Beyond returns, remorse erodes brand loyalty. A customer who regrets a purchase is unlikely to buy again and more likely to leave a negative review. In subscription-based models, remorse manifests as early cancellations. SaaS companies, for example, track “buyer’s remorse churn,” which typically spikes within the first 30 days of a new subscription.
How Leading Brands Reduce Buyer’s Remorse
The most effective strategies target the post-purchase window, the period between transaction and full product adoption, when doubt peaks.
Generous Return Policies
Lenient return policies, counterintuitively, reduce returns. Zappos built its reputation on a 365-day return policy with free shipping. Rather than encouraging mass returns, this policy lowered purchase anxiety and increased conversion rates. The company reported that customers who used free returns were among their most profitable long-term buyers.
Costco takes a similar approach with its no-questions-asked return policy on most products. The retailer’s membership renewal rate consistently exceeds 90%, suggesting that the safety net of easy returns builds trust rather than inviting exploitation.
Post-Purchase Reassurance Sequences
Brands increasingly use email and SMS sequences designed to reinforce the buyer’s decision. Peloton sends a structured onboarding series after a bike purchase, including setup guides, first-ride suggestions, and community invitations. These touchpoints reframe the purchase from a financial commitment to an exciting lifestyle change.
Apple follows a similar pattern. Within hours of a purchase, customers receive a welcome email highlighting features, tips, and support resources. The messaging subtly validates the decision: you made a great choice, and here is how to get the most from it.
Social Proof After the Sale
While social proof is commonly used before purchase, deploying it after the sale can be equally powerful. Brands like Allbirds include customer testimonials and sustainability impact data in their shipping confirmation emails. This gives buyers new reasons to feel good about a decision they have already made.
Transparent Pricing and Value Framing
Remorse intensifies when consumers suspect they overpaid. Everlane, the direct-to-consumer apparel brand, addresses this by publishing detailed cost breakdowns for every product, showing materials, labor, transport, and markup. This radical brand transparency removes the “did I pay too much?” question before it forms.
Commitment Devices
Some brands build small commitment steps into the purchase journey that reduce post-decision doubt. When a customer configures a Nike By You custom sneaker, selecting colors, materials, and personal details, the sense of ownership begins before checkout. Customized products see significantly lower return rates because the buyer feels invested in the outcome.
Buyer’s Remorse in B2B Marketing
Buyer’s remorse is not limited to consumer purchases. In B2B contexts, where deal sizes are larger and buying committees are involved, post-purchase doubt can be even more intense. A marketing director who signs a $200,000 annual contract with a martech vendor carries personal career risk alongside the financial commitment.

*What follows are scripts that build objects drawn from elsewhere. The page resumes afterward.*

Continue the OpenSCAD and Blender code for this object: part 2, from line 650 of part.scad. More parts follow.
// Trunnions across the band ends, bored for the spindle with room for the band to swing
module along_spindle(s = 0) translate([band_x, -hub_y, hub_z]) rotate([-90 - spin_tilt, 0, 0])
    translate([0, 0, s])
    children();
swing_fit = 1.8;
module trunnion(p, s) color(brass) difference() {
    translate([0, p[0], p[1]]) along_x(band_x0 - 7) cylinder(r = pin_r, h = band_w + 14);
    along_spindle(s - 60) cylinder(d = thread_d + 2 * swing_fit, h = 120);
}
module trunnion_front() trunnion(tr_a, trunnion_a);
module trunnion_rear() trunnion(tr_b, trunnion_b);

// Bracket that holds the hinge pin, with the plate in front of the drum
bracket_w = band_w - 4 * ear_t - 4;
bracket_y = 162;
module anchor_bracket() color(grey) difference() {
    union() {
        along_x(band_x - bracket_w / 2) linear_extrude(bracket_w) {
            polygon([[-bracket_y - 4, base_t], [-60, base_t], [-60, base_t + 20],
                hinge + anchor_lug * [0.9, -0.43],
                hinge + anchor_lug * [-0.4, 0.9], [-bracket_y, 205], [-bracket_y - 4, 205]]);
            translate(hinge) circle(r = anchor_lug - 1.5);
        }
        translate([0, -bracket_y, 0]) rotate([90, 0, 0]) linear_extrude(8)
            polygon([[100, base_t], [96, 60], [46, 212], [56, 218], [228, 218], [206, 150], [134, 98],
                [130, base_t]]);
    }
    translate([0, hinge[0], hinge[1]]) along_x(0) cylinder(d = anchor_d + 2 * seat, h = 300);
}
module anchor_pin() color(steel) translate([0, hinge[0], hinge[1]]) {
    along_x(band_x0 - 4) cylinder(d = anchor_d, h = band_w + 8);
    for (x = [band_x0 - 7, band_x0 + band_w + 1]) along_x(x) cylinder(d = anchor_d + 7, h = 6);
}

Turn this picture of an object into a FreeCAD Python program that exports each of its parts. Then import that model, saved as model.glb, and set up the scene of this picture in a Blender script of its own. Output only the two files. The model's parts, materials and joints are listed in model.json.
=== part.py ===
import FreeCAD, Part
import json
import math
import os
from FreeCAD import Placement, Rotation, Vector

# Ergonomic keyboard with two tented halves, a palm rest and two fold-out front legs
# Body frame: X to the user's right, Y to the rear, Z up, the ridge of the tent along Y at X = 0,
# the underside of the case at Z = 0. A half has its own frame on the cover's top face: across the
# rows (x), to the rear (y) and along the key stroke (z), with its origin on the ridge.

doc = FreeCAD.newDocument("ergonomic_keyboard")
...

B2B companies combat this through dedicated onboarding teams, quarterly business reviews, and customer success managers who maintain contact throughout the contract. HubSpot, for instance, assigns onboarding specialists to new enterprise accounts within 24 hours of contract signing. That early momentum helps close the window before doubt sets in.
Buyer’s Remorse vs. Return Fraud
Genuine buyer’s remorse and return fraud both result in returns, but they require different responses. Remorse calls for better communication and reassurance. Fraud, which involves purchasing with the intent to return after temporary use, calls for policy safeguards.
Brands like Amazon use purchase history and return frequency data to differentiate between the two, applying restocking fees selectively rather than penalizing all customers.
How to Measure Buyer’s Remorse
Marketers can track buyer’s remorse through several metrics:
| Metric | What It Reveals |
|---|---|
| Return rate (by product/category) | Which products trigger the most regret |
| Time-to-return | How quickly doubt sets in (faster returns suggest impulse-driven remorse) |
| NPS within 7 days of purchase | Early satisfaction levels before full product adoption |
| Support ticket volume (first 48 hours) | Buyers seeking reassurance or expressing doubt |
| Subscription cancellation timing | Early churn signals remorse rather than dissatisfaction with the product |
Frequently Asked Questions
Is buyer’s remorse a legal right?
In many jurisdictions, yes. Cooling-off periods give consumers the legal right to cancel certain purchases within a set timeframe, typically 3 to 14 days depending on the country and purchase type. These laws primarily apply to door-to-door sales, online purchases, and timeshare agreements. Standard in-store retail purchases are generally not covered unless the retailer offers a voluntary return policy.
How long does buyer’s remorse typically last?
Post-purchase regret typically peaks within 48 to 72 hours and fades as the consumer integrates the product into daily life. For high-involvement purchases like cars or homes, the period can extend to several weeks. Effective onboarding and customer experience programs aim to shorten this window.
Can buyer’s remorse be eliminated entirely?
Not entirely. Some degree of post-purchase doubt is a natural part of human decision-making, especially for significant expenditures. The goal for marketers is reduction, not elimination. The feeling should be brief, manageable, and outweighed by positive product experiences.